Sometimes I am able to do this by going directly to the source. Other times it involves walking into a place, asking the first person I see who it is I need to talk to in order to satisfy my inquiry, and getting passed around from person to person until I find them. Sometimes there’s even a dedicated person whose full-time job is connecting people like me to the people I need to talk to.

Fischer: I’d like to speak to your manager
Travis Fischer

I’ve written before about how this job has a tendency to pull back the curtain on how things work. It de-mystifies the world, putting names and faces to the people actually responsible for any particular situation.

It may take some digging sometimes, but there’s almost always somebody that can get you the answers you’re looking for.

If you’re a reporter.

But I don’t always get to play the “reporter card,” which makes it all the more frustrating when I get caught in the labyrinth of customer service.

Such as last Friday, when I spent a fair chunk of my afternoon on the phone going in circles with people both powerless to resolve my problem and unwilling or unable to direct me to somebody that could.

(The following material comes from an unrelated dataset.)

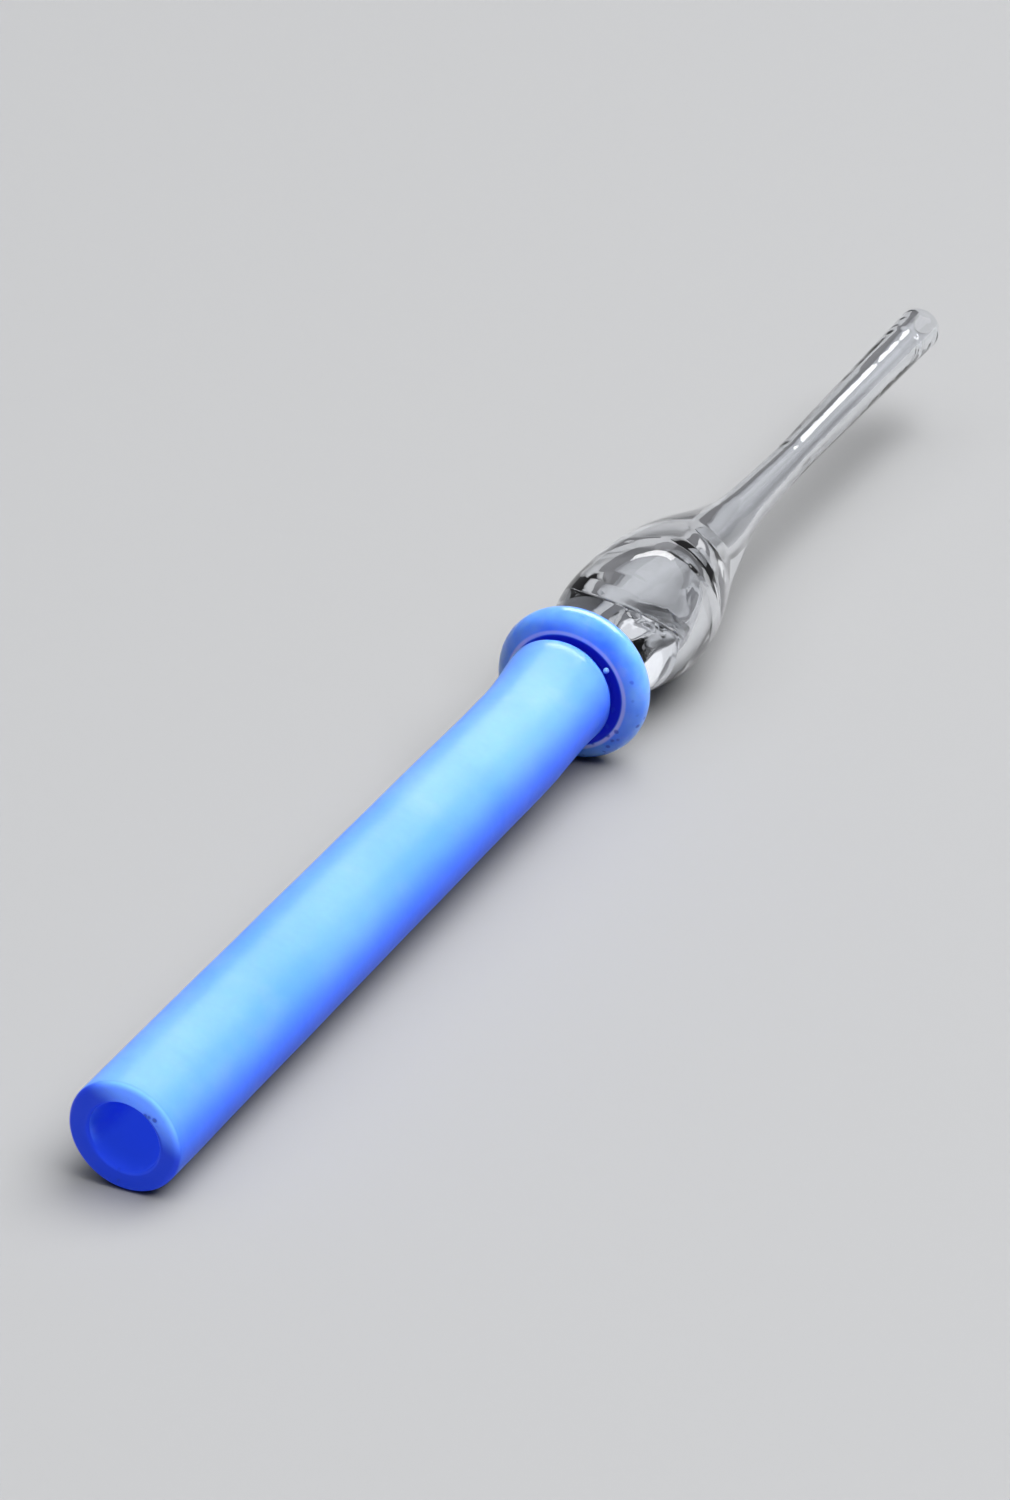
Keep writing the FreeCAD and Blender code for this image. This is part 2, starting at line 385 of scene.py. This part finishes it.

It’s an inevitable reality when dealing with a business beyond a certain size. From big box retailers to cellphone service providers, there is often an unscalable wall between the people that can resolve an issue and the people the public has access to.

Having been on both sides of this, I’ve always found it both fascinating and infuriating how large companies utilize their front-facing employees as a shield.

Obviously, at some point it becomes a logistical necessity. When dealing with a vast number of customers coming at you daily to resolve any number of major to minor issues, it makes sense to populate your front line with a virtual army of underpaid and minimally empowered employees to filter out the small things.

Likewise though, the more of these employees there are, the harder it becomes to ensure that they are providing quality service.

Say, for example, a completely hypothetical scenario where representatives of a company assure you that an issue with your service is one thing and then, out of the blue, that service gets shut down and you are told that the problem is something else entirely and that there is nothing that can be done because it’s all an automated system. The more people you talk to trying to figure out the who/what/where/when/why of it all, the more conflicting answers you get, and the dilution of both power and responsibility make it impossible to pin down exactly what this now irresolvable problem actually was in the first place, much less how to resolve it.

Even when you get to the highest echelon available to you as a customer, they may insist that they are just a cog in the machine.

It’s not true. Corporations aren’t operated by artificial intelligence … yet. There is always somebody, somewhere, that can get you the answers you’re looking for. But, whether by design or not, there’s no easy path to get to them. That’s a choice somebody made.

The Catch-22, of course, is that the person responsible for putting up that wall is also on the other side of it.

It’s frustrating for everybody involved at every step of the way and sometimes the only thing you can do is cut your losses and hope the next service provider treats you better than the last.

— Travis Fischer is a news writer for the Charles City Press and really hopes he didn’t just switch to a different kind of bad.